Hadoop is a powerful finder, sorter, and organizer of masses of information because it functions both as a distributed file system, and a mapper of known data to the nearest processor in the cluster. Behind its non-emotive face, Watson was just a common ordinary server cluster, occupying a 10-rack unit that looked, one observer said, like a stack of library shelves. Actually, I thought it looked more like an Adirondack mountain hut with no door.

Inside the cluster were 90 IBM 750 Power servers, each with four CPUs; each CPU contained eight Power 7 chip cores, for a total of 32 per server, or a total of 2,880 in the cluster.

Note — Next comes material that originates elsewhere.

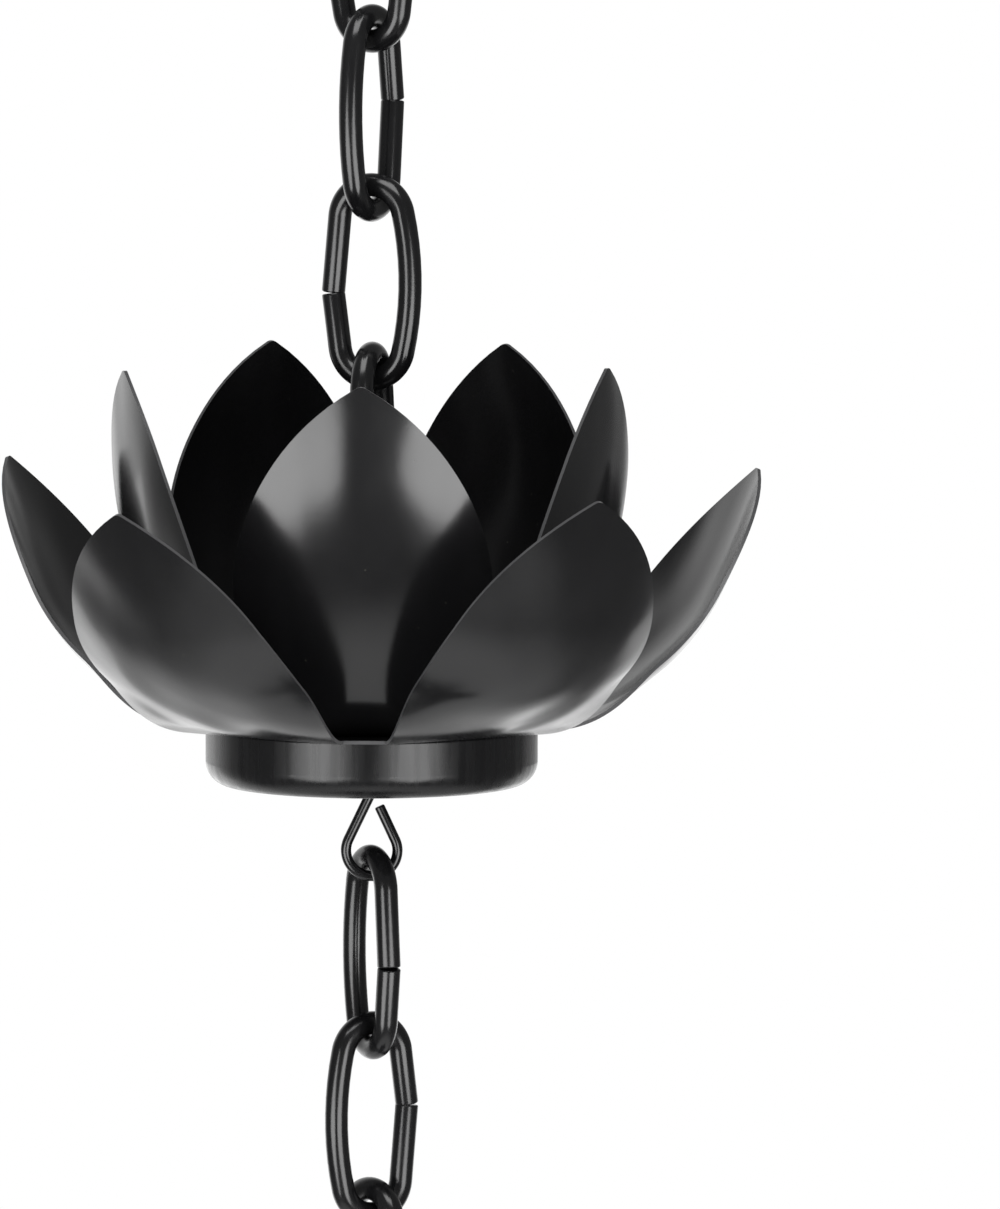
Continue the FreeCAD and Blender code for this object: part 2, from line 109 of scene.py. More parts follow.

Once the question was typed into Watson's memory, it was decomposed, analyzed, and processed by those 2,880 cores in parallel.

But the number of threads -- for example individual search processes, each tapping a 500-GB section of memory for references to come up with, say, Toronto is a U.S. city (heh, heh) -- was much higher than 2,880. A little-known fact is that Watson's cores were virtualized under Red Hat's kernel virtual machine (KVM).

So exactly how much parallel processing was going on inside Watson? Each core of the IBM Power 7 chip is capable of running multiple threads; further, it's been engineered for ease of virtualized operation. IBM's Sept. 21, 2009, Clipper white paper says one Power 7 "system" is capable of running up to 1,000 virtual machines. Since each server is a four-socket host, with eight cores per socket, that probably means each Power 7 core hosts 32 VMs, or 256 per socket and 1,004 per server. Those are extremely high numbers, even in intensely virtualized data center settings.